In "Justiz intern" 12/1999, 10 wird die 2. Entwurfsfassung mitgeteilt. Neben grammatikalischen Korrekturen und konsequenter Einhaltung auch der weiblichen Bezeichnungsformen sind folgende Änderungen zu erwähnen:

zu § 1 II:
Die Tätigkeit in einem anderen Dezernat der StA wurde eingefügt.

zu § 2 I:
R1+Z bei der StA wurde dem Eingangsamt gleichgestellt.
neu § 2 III:
StA: Erfahrungen im Beförderungsamt auch als AL bei der StA(LG) und als Dez bei der StA(OLG).

zu § 3 III:
Als Note wurde "vollauf geeignet" zwischengefügt.

zu § 4 I d:
Gestrichen wurde die Regelerprobung als vertr.

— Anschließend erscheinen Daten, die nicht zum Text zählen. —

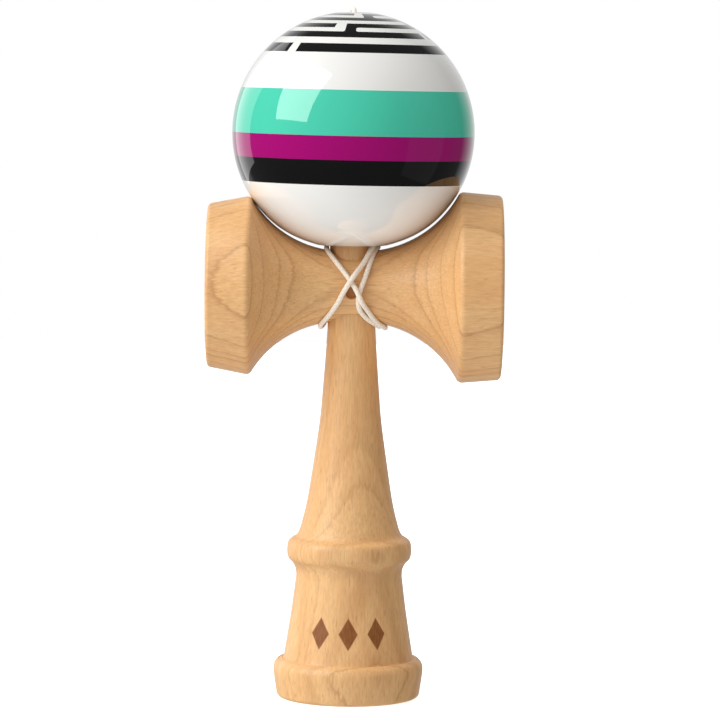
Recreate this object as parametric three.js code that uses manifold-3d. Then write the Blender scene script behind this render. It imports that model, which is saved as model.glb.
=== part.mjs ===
// Kendama: a turned wooden handle (ken) with a cross piece that carries two cups (sarado), a ball (tama)
// seated on the handle's spike, and the string that ties the ball to the handle.
//
// Millimetres, +Z up. The origin is the centre of the base rim, on the ken's axis. +X runs along the
// sarado towards the big cup, and -Y is the front.
import * as THREE from 'three';
import { mergeVertices } from 'three/addons/utils/BufferGeometryUtils.js';
import Module from 'manifold-3d';

// ---- driving dimensions -------------------------------------------------------------------------

const TURNED_SIDES = 40; // facets round a turned piece
const SMALL_SIDES = 20; // facets round a small hole, bead or knot

// Ken, from the base upwards: [radius, height] pairs unless they say otherwise.
const BASE_EDGE_RADIUS = 17.9;
const BASE_EDGE_ROUNDING = 1.2;
const BASE_CUP_RADIUS = 14.8;
const BASE_CUP_DEPTH = 7;
const FLANGE_BULGE = [18.65, 7.0];
const FLANGE_SHOULDER = [17.0, 9.75];
const BODY_FOOT = [16.25, 10.0];
const BODY_MIDDLE = [14.35, 21.5];
const BODY_WAIST = [13.35, 31.0];
const RING_BULGE = [15.6, 36.9];
const RING_TOP = [14.3, 39.7];
const SHAFT_FOOT = [12.2, 42.6];
const SHAFT_TAPER = [[10.7, 0.125], [9.1, 0.33], [7.65, 0.54], [6.95, 0.71], [6.4, 0.86]]; // radius, share of shaft
const SEAT_BOTTOM_RADIUS = 5.95; // the conical seat that the sarado is pressed onto
const SEAT_TOP_RADIUS = 5.5;
const SPIKE_TIP_RADIUS = 4.4;
const SPIKE_TIP_ROUNDING = 2.2;
const KNOT_HOLE_RADIUS = 2.5; // drilled into the ken from the back, wide enough to take the string's knot

// Sarado, along X at this height on the ken. "out" distances count from the ken's axis.
const SARADO_HEIGHT = 102.6;
const NECK_RADIUS = 8.8;
const SEAT_PAST_NECK = 1.7; // the ken's conical seat reaches this far past the neck, above and below
const BIG_CUP = {
  side: 1, flareStart: 2.4, flareRadius: 27.1, creaseRadius: 23.75,
  rimOut: 37.1, rimRadius: 22.95, cupRadius: 20.3, cupDepth: 10,
};
const SMALL_CUP = {
  side: -1, flareStart: 2.35, flareRadius: 26.3, creaseRadius: 22.25,
  rimOut: 35.8, rimRadius: 20.45, cupRadius: 17.8, cupDepth: 8.5,
};
const RIM_ROUNDING = 1.1;
const SEAT_GAP = 0.3; // ken seat to sarado bore
const STRING_HOLE_HEIGHT = SARADO_HEIGHT - 1.1; // drilled a little under the sarado's axis
const STRING_HOLE_RADIUS = 1.5;
const STRING_HOLE_MOUTH = 2.0; // countersunk radius at the neck's surface
const STRING_HOLE_MOUTH_DEPTH = 0.7;

// Tama: a ball whose lower half is turned a little flat, with the big hole for the spike.
const TAMA_RADIUS = 30;
const TAMA_LOWER_HEIGHT = 28.8;
const TAMA_SEAT_GAP = 0.3; // ball to the nearest point of the sarado
const BORE_RADIUS = 7.7;
const BORE_LIP_ROUNDING = 0.8;
const BORE_ROOF = 9.6; // wood left above the bore, on the axis
const TOP_HOLE_RADIUS = 1.4;
const TOP_HOLE_MOUTH = 3.6;
const TOP_HOLE_MOUTH_DEPTH = 1.9;

// Bead and knots.
const BEAD_RADIUS = 4.2;
const BEAD_HEIGHT = 7;
const BEAD_HOLE_RADIUS = 1.05;
const BEAD_TO_ROOF = 0.5;
const BEAD_KNOT_RADIUS = 2.0;
const BEAD_KNOT_HEIGHT = 3.0;
const KEN_KNOT_RADIUS = 2.1;
const KEN_KNOT_LENGTH = 4.0;
const KEN_KNOT_CENTRE = 0.4; // towards the back, from the ken's axis
const KNOT_TO_SPIKE = 0.5;
const FACE_GAP = 0.3; // between faces that meet

// String.
const STRING_DIAMETER = 1.25;
const STRING_SIDES = 8;
const WINDING_STEPS = 54;
const RISER_STEPS = 26;
const STRING_SPLIT = 0.642; // share of the whole string where the winding ends and the riser starts

// ---- positions worked out from those ------------------------------------------------------------

const seatHalf = NECK_RADIUS + SEAT_PAST_NECK;
const flareRadiusAt = (x) => {
  const cup = x < 0 ? SMALL_CUP : BIG_CUP;
  const out = Math.max(0, Math.abs(x) - cup.flareStart);
  return NECK_RADIUS + cup.flareRadius - Math.sqrt(cup.flareRadius ** 2 - out ** 2);
};
const creaseOut = (cup) => {
  const left = cup.flareRadius - (cup.creaseRadius - NECK_RADIUS);
  return cup.flareStart + Math.sqrt(cup.flareRadius ** 2 - left ** 2);
};
const ballDropAt = (radius) => TAMA_LOWER_HEIGHT * Math.sqrt(1 - (radius / TAMA_RADIUS) ** 2);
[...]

AL bei der StA(LG) in einer anderen Abt. Diese Möglichkeit wurde verlagert in die "ferner"-Erprobungen nach § 4 II g, wo dafür die bislang vorgesehene Erprobung in der Verwaltung beim GenStA gestrichen wurde.
neu § 4 III:
Die bislang nur bei "vergleichbaren Stellen" vorgesehene Einschränkung, dass die Tätigkeit "nach Art und Bedeutung geeignet ...." sein muss, gilt nun auch für die Tätigkeiten bei BMJ, JB und in den Präsidialverwaltungen.

zu § 5 I:
Zu früh stattgefundene Abordnungen werden nicht anerkannt.
zu § 5 II:
Bei der Erprobungsdauer von 9 Monaten wurde der Klammerzusatz "6 Monate" gestrichen.

zu § 6 II:
Die von den Oberen Landesgerichtspräsidenten der Justizbehörde vorgelegte Vorschlagsliste kann "nur in besonders zu begründenden Ausnahmefällen geändert werden." (Der 1. Entwurf hatte noch eine Prärogative der Justizbehörde vorgesehen.)